» **Dataset excerpt**:

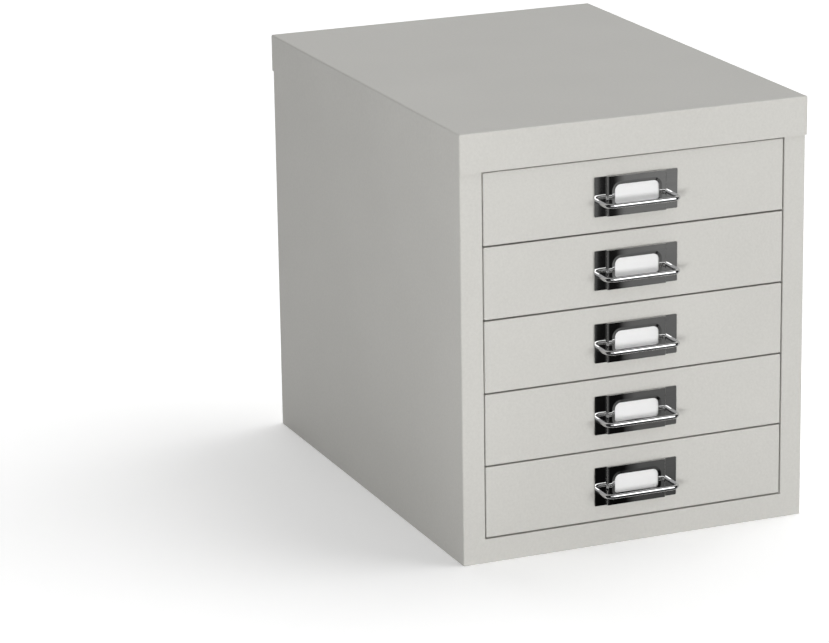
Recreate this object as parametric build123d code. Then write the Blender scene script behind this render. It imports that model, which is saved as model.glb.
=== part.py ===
from build123d import *
import os

# Small sheet-metal drawer cabinet for a desktop: a folded carcass under a folded top cap, and
# equal drawers that slide out on channels. Each drawer has a pressed label plate and a wire bail.
# Millimetres. X is right as seen from the front, Y runs to the back, Z is up. The origin is on
# the floor, under the middle of the top cap. Drawer 1 is the top one.

# ---- Driving dimensions -------------------------------------------------------------------

# Overall, over the top cap
cabinet_width = 279.0
cabinet_depth = 380.0
cabinet_height = 325.0

# Top cap: a tray turned upside down, with a hemmed front lip
cap_sheet = 0.7
cap_skirt = 29.2
cap_lip_stand = 1.9        # the front lip stands this far proud of the drawer fronts
cap_edge_radius = 1.3

# Carcass sheets
body_sheet = 0.9
body_bend_radius = 1.2     # outside radius of the vertical folds at the front
stile_width = 17.2
front_return = 14.0        # depth of every fold into the cabinet behind the front plane
bottom_rail_height = 18.4
back_flange = 12.0
back_bend_radius = 1.8
base_flange = 11.0

# Drawers
drawer_count = 5
drawer_gap = 1.15          # around and between the fronts
drawer_travel = 285.0
front_sheet = 0.8
front_depth = 12.0
front_edge_radius = 0.7
tray_sheet = 0.8
tray_bend_radius = 1.6
tray_floor_rise = 3.0      # from the front's lower edge to the underside of the tray
tray_top_drop = 3.0        # from the front's upper edge to the top of the lips
lip_inset = 0.7            # from the front's side edge in to the lip's outer face
lip_width = 8.0
lip_depth = 8.0
stop_tab_reach = 1.8
stop_tab_length = 8.0
stop_tab_height = 4.0

# Runners: channels open towards the tray
runner_sheet = 1.0
runner_clearance = 0.3     # around the lip, and at the end of the travel
runner_setback = 0.6       # from the stile's return to the channel's front end
runner_back_gap = 4.0      # from the channel's rear end to the back panel
runner_lip_hold = 6.0      # how far the channel's flanges reach past the lip's outer face
runner_bend_radius = 1.5
stop_plate_height = 6.0
stop_plate_gap = 0.4       # from the stop plate's edge to the tray's side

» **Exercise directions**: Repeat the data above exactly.

» **Response**:
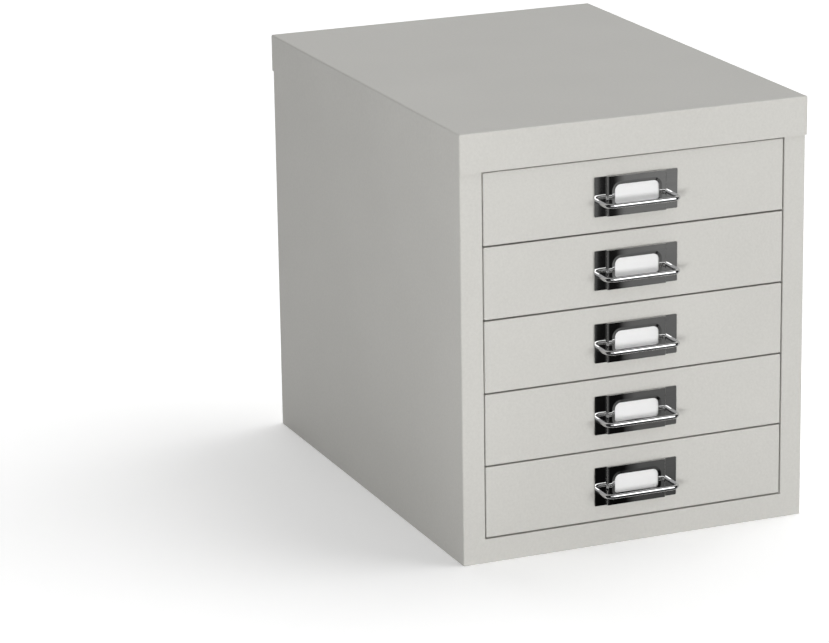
Recreate this object as parametric build123d code. Then write the Blender scene script behind this render. It imports that model, which is saved as model.glb.
=== part.py ===
from build123d import *
import os

# Small sheet-metal drawer cabinet for a desktop: a folded carcass under a folded top cap, and
# equal drawers that slide out on channels. Each drawer has a pressed label plate and a wire bail.
# Millimetres. X is right as seen from the front, Y runs to the back, Z is up. The origin is on
# the floor, under the middle of the top cap. Drawer 1 is the top one.

# ---- Driving dimensions -------------------------------------------------------------------

# Overall, over the top cap
cabinet_width = 279.0
cabinet_depth = 380.0
cabinet_height = 325.0

# Top cap: a tray turned upside down, with a hemmed front lip
cap_sheet = 0.7
cap_skirt = 29.2
cap_lip_stand = 1.9        # the front lip stands this far proud of the drawer fronts
cap_edge_radius = 1.3

# Carcass sheets
body_sheet = 0.9
body_bend_radius = 1.2     # outside radius of the vertical folds at the front
stile_width = 17.2
front_return = 14.0        # depth of every fold into the cabinet behind the front plane
bottom_rail_height = 18.4
back_flange = 12.0
back_bend_radius = 1.8
base_flange = 11.0

# Drawers
drawer_count = 5
drawer_gap = 1.15          # around and between the fronts
drawer_travel = 285.0
front_sheet = 0.8
front_depth = 12.0
front_edge_radius = 0.7
tray_sheet = 0.8
tray_bend_radius = 1.6
tray_floor_rise = 3.0      # from the front's lower edge to the underside of the tray
tray_top_drop = 3.0        # from the front's upper edge to the top of the lips
lip_inset = 0.7            # from the front's side edge in to the lip's outer face
lip_width = 8.0
lip_depth = 8.0
stop_tab_reach = 1.8
stop_tab_length = 8.0
stop_tab_height = 4.0

# Runners: channels open towards the tray
runner_sheet = 1.0
runner_clearance = 0.3     # around the lip, and at the end of the travel
runner_setback = 0.6       # from the stile's return to the channel's front end
runner_back_gap = 4.0      # from the channel's rear end to the back panel
runner_lip_hold = 6.0      # how far the channel's flanges reach past the lip's outer face
runner_bend_radius = 1.5
stop_plate_height = 6.0
stop_plate_gap = 0.4       # from the stop plate's edge to the tray's side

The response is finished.